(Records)
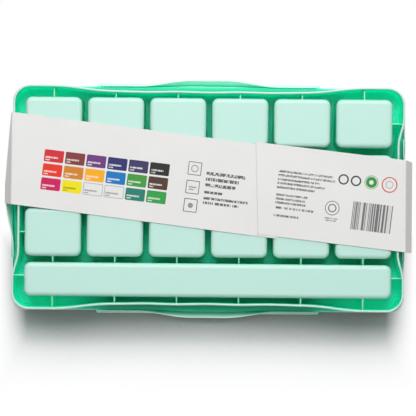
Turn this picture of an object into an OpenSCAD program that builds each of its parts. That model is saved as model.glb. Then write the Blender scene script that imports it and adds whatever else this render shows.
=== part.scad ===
// Paint set box: a moulded tray with wells for eighteen cups, a mixing palette,
// a lid with four finger wings, and a card band round the closed case.
// Millimetres. X runs along the case, the long brush trough is at -Y and the lid is up.
// The origin is on the table, under the middle of the case.

/* [Wells] */
// Length of a well across its flat bottom, along X
well_l = 45.1; // [42:0.1:48]
// Width of a well across its flat bottom, along Y
well_w = 38.6; // [36:0.1:42]
// Gap between neighbouring wells in one row
column_gap = 4.7; // [4.5:0.1:7]
// Gap between neighbouring rows
row_gap = 5.9; // [5.5:0.1:8]
// Gap between the last row and the brush trough
trough_gap = 5.1; // [4.5:0.1:8]
// Width of the brush trough
trough_w = 26.9; // [22:0.1:32]
// Plan radius of the corners of wells and trough
well_r = 5; // [4:0.5:7]

/* [Case] */
// Distance from the end wells to the outside of the skirt
end_margin = 10.1; // [9:0.1:12]
// Distance from the first row to the outside of the skirt
back_margin = 9.8; // [9:0.1:12]
// Distance from the trough to the outside of the skirt
front_margin = 10.8; // [9:0.1:12]
// Plan radius of the corners of the skirt
corner_r = 14; // [12:0.5:18]
// Height of the top of the deck, where the cups hang
deck_z = 30; // [28:0.5:32]
// Height of the top of the lid
lid_top_z = 40.3; // [40:0.1:41]
// Wall thickness of tray and lid
wall_t = 1.3; // [1.1:0.1:1.5]
// Thickness of the skirt
skirt_t = 1.6; // [1.2:0.1:1.8]
// Depth of the bow in the skirt behind each finger wing
bow_depth = 4.3; // [2:0.1:4.5]
// Reach of the lid past the skirt on the short sides
end_lip = 3; // [2.4:0.1:3.4]
// Reach of the lid past the skirt on the long sides
side_lip = 1.2; // [1.2:0.1:1.6]
// Plan radius of the corners of the lid
lid_r = 12; // [10:0.5:13]

/* [Finger wings] */
// Half length of the wings on the long sides
long_wing_half = 91; // [70:1:95]
// Half length of the wings on the short sides
short_wing_half = 52; // [46:1:56]
// Reach of the short sides' wings past the skirt
end_wing_reach = 8; // [6:0.5:9]
// Reach of the long sides' wings past the skirt
side_wing_reach = 6.8; // [5:0.1:8]

/* [Cups and palette] */
// Clearance between a cup and the wall of its well
cup_clearance = 0.5; // [0.4:0.1:0.8]
// Wall thickness of a cup
cup_t = 0.8; // [0.6:0.1:1]
// Width of a cup's flange outside the mouth of its well
flange_w = 1.5; // [1:0.1:2]
// Height of the gouache in a cup
paint_top_z = 28; // [20:0.5:28]
// Thickness of the palette
palette_t = 0.9; // [0.8:0.1:1.2]

/* [Card band] */
// Thickness of the card
card_t = 0.4; // [0.3:0.05:0.4]
// Width of the band, square to its long edges
band_w = 73.2; // [50:0.1:80]
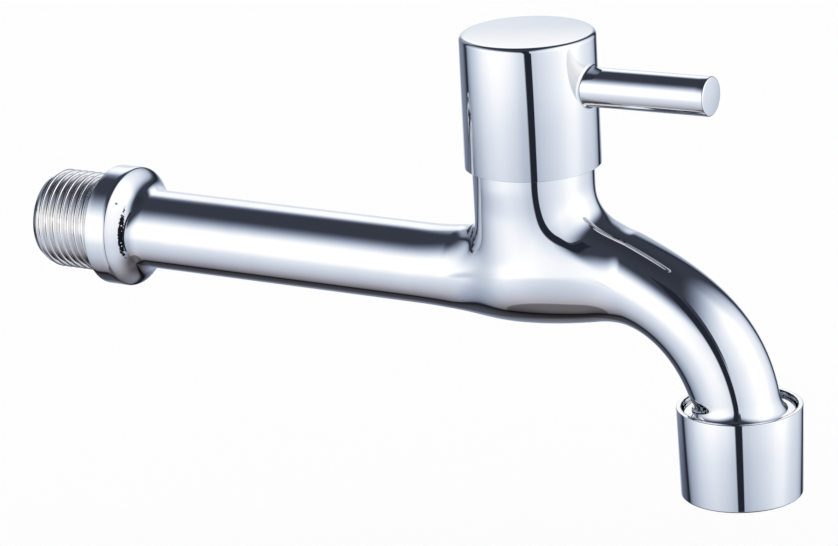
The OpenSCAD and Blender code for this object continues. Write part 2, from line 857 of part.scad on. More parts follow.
module outlet_collar() {
    rim_r = collar_d / 2;
    low_r = rim_r - collar_taper / 2;
    color(chrome) at_outlet(0) rotate_extrude() polygon([
        [collar_mouth_d / 2, collar_low_z],
        [low_r - collar_edge, collar_low_z],
        [low_r, collar_low_z + collar_edge],
        [rim_r, collar_top_z - collar_edge / 2],
        [rim_r - collar_edge / 2, collar_top_z],
        [collar_recess_r, collar_top_z],
        [collar_recess_r, collar_recess_low_z],
        [collar_bore_r, collar_recess_low_z],
        [collar_bore_r, cage_flange_low_z - face_gap],
        [collar_mouth_d / 2, cage_flange_low_z - face_gap]
    ]);
}

module aerator_washer() {
    color(rubber) at_outlet(washer_low_z) ring(washer_r, insert_r - washer_lap, washer_t);
}

module aerator_cage() {
    color(plastic) at_outlet(0) rotate_extrude() polygon([
        [cage_bore_r - cage_lip_w, cage_low_z],
        [cage_r, cage_low_z],
        [cage_r, cage_flange_low_z],
        [cage_flange_r, cage_flange_low_z],
        [cage_flange_r, washer_low_z - face_gap],
        [cage_bore_r, washer_low_z - face_gap],
        [cage_bore_r, cage_low_z + cage_lip_h],
        [cage_bore_r - cage_lip_w, cage_low_z + cage_lip_h]
    ]);
}

// Round plate with square holes
module screen_plate(r, t, pitch, wire) {
    reach = floor(r / pitch);
    linear_extrude(t) difference() {
        circle(r = r);
        for (i = [-reach:reach])
            for (j = [-reach:reach])
                if (norm([i, j]) * pitch < r - pitch)
                    translate([i * pitch, j * pitch]) square(pitch - wire, center = true);
    }
}

module aerator_inlet_screen() {
    color(steel) at_outlet(screen_low_z) screen_plate(insert_r, screen_t, screen_pitch, screen_wire);
}

module hole_circle(count, r) {
    for (i = [0:count - 1])
        rotate(i * 360 / count) translate([r, 0, -overlap])
            cylinder(r = diffuser_hole_r, h = diffuser_t + 2 * overlap);
}

module aerator_diffuser() {
    floor_r = insert_r - diffuser_wall;
    color(plastic) at_outlet(diffuser_low_z) difference() {
        union() {
            cylinder(r = insert_r, h = diffuser_t);
            ring(insert_r, floor_r, diffuser_rim_h);
        }
        hole_circle(diffuser_holes_outer, floor_r * 3 / 4);
        hole_circle(diffuser_holes_inner, floor_r * 2 / 5);
    }
}

module aerator_fine_mesh() {
    color(steel) at_outlet(mesh_low_z) screen_plate(insert_r, mesh_t, mesh_pitch, mesh_wire);
}

module aerator_outlet_grid() {
    row_h = grid_cell * cos(30);
    reach = ceil(insert_r / grid_cell);
    color(plastic) at_outlet(grid_low_z) difference() {
        cylinder(r = insert_r, h = grid_t);
        for (row = [-reach:reach])
            for (i = [-reach:reach])
                let (x = (i + abs(row % 2) / 2) * grid_cell, y = row * row_h)
                if (norm([x, y]) < insert_r - grid_cell * 3 / 4)
                    translate([x, y, -overlap]) rotate(30)
                        cylinder(d = (grid_cell - grid_wall) / cos(30), h = grid_t + 2 * overlap, $fn = 6);
    }
}

body();
handle();
handle_screw();
headwork_housing();
headwork_o_ring();
spindle();
spindle_o_ring_upper();
spindle_o_ring_lower();
thrust_washer();
retaining_clip();
stop_ring();
moving_disc();
fixed_disc();
seat_seal();
seal_backing_ring();
outlet_collar();
aerator_washer();
aerator_cage();
aerator_inlet_screen();
aerator_diffuser();
aerator_fine_mesh();
aerator_outlet_grid();
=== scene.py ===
import json
import math

import bmesh
import bpy
import numpy as np
from mathutils import Matrix, Vector


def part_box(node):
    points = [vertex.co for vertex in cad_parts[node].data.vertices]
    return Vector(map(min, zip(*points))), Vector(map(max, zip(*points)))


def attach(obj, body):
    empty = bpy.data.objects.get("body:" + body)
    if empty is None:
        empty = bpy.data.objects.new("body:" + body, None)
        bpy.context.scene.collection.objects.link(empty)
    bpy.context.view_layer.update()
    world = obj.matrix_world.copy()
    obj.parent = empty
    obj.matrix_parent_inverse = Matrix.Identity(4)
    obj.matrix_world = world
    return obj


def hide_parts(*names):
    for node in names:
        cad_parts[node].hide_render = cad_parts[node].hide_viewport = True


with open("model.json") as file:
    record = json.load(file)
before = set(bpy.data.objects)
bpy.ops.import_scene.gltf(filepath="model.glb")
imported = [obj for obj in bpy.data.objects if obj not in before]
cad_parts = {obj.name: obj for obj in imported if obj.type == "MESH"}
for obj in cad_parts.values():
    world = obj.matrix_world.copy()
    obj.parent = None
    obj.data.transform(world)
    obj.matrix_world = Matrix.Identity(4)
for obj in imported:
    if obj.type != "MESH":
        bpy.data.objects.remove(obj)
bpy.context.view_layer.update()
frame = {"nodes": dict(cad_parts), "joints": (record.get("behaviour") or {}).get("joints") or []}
print("frame loaded")

mm = 0.001
nearAxis = 0.001  # a ring this small closes a disc at its middle
weldGap = 1e-7  # metres, as are the next two
spinWeldGap = 2e-7
samePlace = 1e-6
stemX = frame["joints"][0]["pos_m"][0] / mm  # the lever's axis
outletX = frame["joints"][2]["pos_m"][0] / mm  # the collar's axis
bodyLow, bodyHigh = ([round(v / mm, 3) for v in corner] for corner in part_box("body"))
capLow, capHigh = ([round(v / mm, 3) for v in corner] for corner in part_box("handle"))
collarLow, collarHigh = ([round(v / mm, 3) for v in corner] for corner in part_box("outlet_collar"))


# Mesh helpers. Every length below is in millimetres until the mesh is made.

def pick(*objects):
    bpy.ops.object.select_all(action="DESELECT")
    for obj in objects:
        obj.select_set(True)
    bpy.context.view_layer.objects.active = objects[0]


def startEdit(obj):
    pick(obj)
    bpy.ops.object.mode_set(mode="EDIT")


def endEdit():
    bpy.ops.object.mode_set(mode="OBJECT")


def smoothShade(obj, angle=40):
    pick(obj)
    bpy.ops.object.shade_smooth_by_angle(angle=math.radians(angle))


def stepsTo(count):
    return np.linspace(0, 1, count + 1)[1:]


def bandFaces(first, second):
    # Quads between two rings of point numbers
    count = len(first)
    return [(first[k], first[(k + 1) % count], second[(k + 1) % count], second[k]) for k in range(count)]


def closeMesh(obj, gap):
    # Welds what touches, turns the faces outward and leaves edit mode
    bpy.ops.mesh.select_all(action="SELECT")
    bpy.ops.mesh.remove_doubles(threshold=gap)
    bpy.ops.mesh.normals_make_consistent(inside=False)
    endEdit()
    smoothShade(obj)
    return obj


def meshFromFaces(name, points, faces):
    mesh = bpy.data.meshes.new(name)
    mesh.from_pydata([tuple(p * mm) for p in points], [], faces)
    obj = bpy.data.objects.new(name, mesh)
    bpy.context.scene.collection.objects.link(obj)
    startEdit(obj)
    return closeMesh(obj, weldGap)


def turnedPiece(name, outline, centre, axis, steps=256, rounds=()):
    # The outline is (radius, height) pairs, drawn as an extruded line and spun round the axis
    axis = Vector(axis).normalized()
    side = axis.orthogonal().normalized()
    spots = [(Vector(centre) + side * r + axis * h) * mm for r, h in outline]
    bpy.ops.object.select_all(action="DESELECT")
    bpy.ops.mesh.primitive_plane_add(size=mm, location=spots[0])
    obj = bpy.context.active_object
    obj.name = name
    obj.data.name = name
    bpy.ops.object.mode_set(mode="EDIT")
    bpy.ops.mesh.merge(type="CENTER")
    for before, after in zip(spots, spots[1:]):
        bpy.ops.mesh.extrude_region_move(TRANSFORM_OT_translate={"value": after - before})
    endEdit()
    obj.data.transform(obj.matrix_world)
    obj.matrix_world = Matrix.Identity(4)
    for index, radius, segments in rounds:
        startEdit(obj)
        bpy.ops.mesh.select_all(action="DESELECT")
        mesh = bmesh.from_edit_mesh(obj.data)
        for v in mesh.verts:
            v.select_set((v.co - spots[index]).length < samePlace)
        mesh.select_flush(True)
        bmesh.update_edit_mesh(obj.data)
        bpy.ops.mesh.bevel(offset=radius * mm, offset_type="OFFSET", segments=segments, affect="VERTICES")
        endEdit()
    startEdit(obj)
    bpy.ops.mesh.select_all(action="SELECT")
    bpy.ops.mesh.spin(
        steps=steps, angle=math.tau, center=Vector(centre) * mm, axis=axis, use_auto_merge=True
    )
    return closeMesh(obj, spinWeldGap)


# Casting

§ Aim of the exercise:
As listed above, the lines from the line with "row_h = grid_cell * cos(30);" to the line with "obj.data.transform(world)" are to be echoed exactly, with both ends included and nothing added.

§ Expected answer:
    row_h = grid_cell * cos(30);
    reach = ceil(insert_r / grid_cell);
    color(plastic) at_outlet(grid_low_z) difference() {
        cylinder(r = insert_r, h = grid_t);
        for (row = [-reach:reach])
            for (i = [-reach:reach])
                let (x = (i + abs(row % 2) / 2) * grid_cell, y = row * row_h)
                if (norm([x, y]) < insert_r - grid_cell * 3 / 4)
                    translate([x, y, -overlap]) rotate(30)
                        cylinder(d = (grid_cell - grid_wall) / cos(30), h = grid_t + 2 * overlap, $fn = 6);
    }
}

body();
handle();
handle_screw();
headwork_housing();
headwork_o_ring();
spindle();
spindle_o_ring_upper();
spindle_o_ring_lower();
thrust_washer();
retaining_clip();
stop_ring();
moving_disc();
fixed_disc();
seat_seal();
seal_backing_ring();
outlet_collar();
aerator_washer();
aerator_cage();
aerator_inlet_screen();
aerator_diffuser();
aerator_fine_mesh();
aerator_outlet_grid();
=== scene.py ===
import json
import math

import bmesh
import bpy
import numpy as np
from mathutils import Matrix, Vector


def part_box(node):
    points = [vertex.co for vertex in cad_parts[node].data.vertices]
    return Vector(map(min, zip(*points))), Vector(map(max, zip(*points)))


def attach(obj, body):
    empty = bpy.data.objects.get("body:" + body)
    if empty is None:
        empty = bpy.data.objects.new("body:" + body, None)
        bpy.context.scene.collection.objects.link(empty)
    bpy.context.view_layer.update()
    world = obj.matrix_world.copy()
    obj.parent = empty
    obj.matrix_parent_inverse = Matrix.Identity(4)
    obj.matrix_world = world
    return obj


def hide_parts(*names):
    for node in names:
        cad_parts[node].hide_render = cad_parts[node].hide_viewport = True


with open("model.json") as file:
    record = json.load(file)
before = set(bpy.data.objects)
bpy.ops.import_scene.gltf(filepath="model.glb")
imported = [obj for obj in bpy.data.objects if obj not in before]
cad_parts = {obj.name: obj for obj in imported if obj.type == "MESH"}
for obj in cad_parts.values():
    world = obj.matrix_world.copy()
    obj.parent = None
    obj.data.transform(world)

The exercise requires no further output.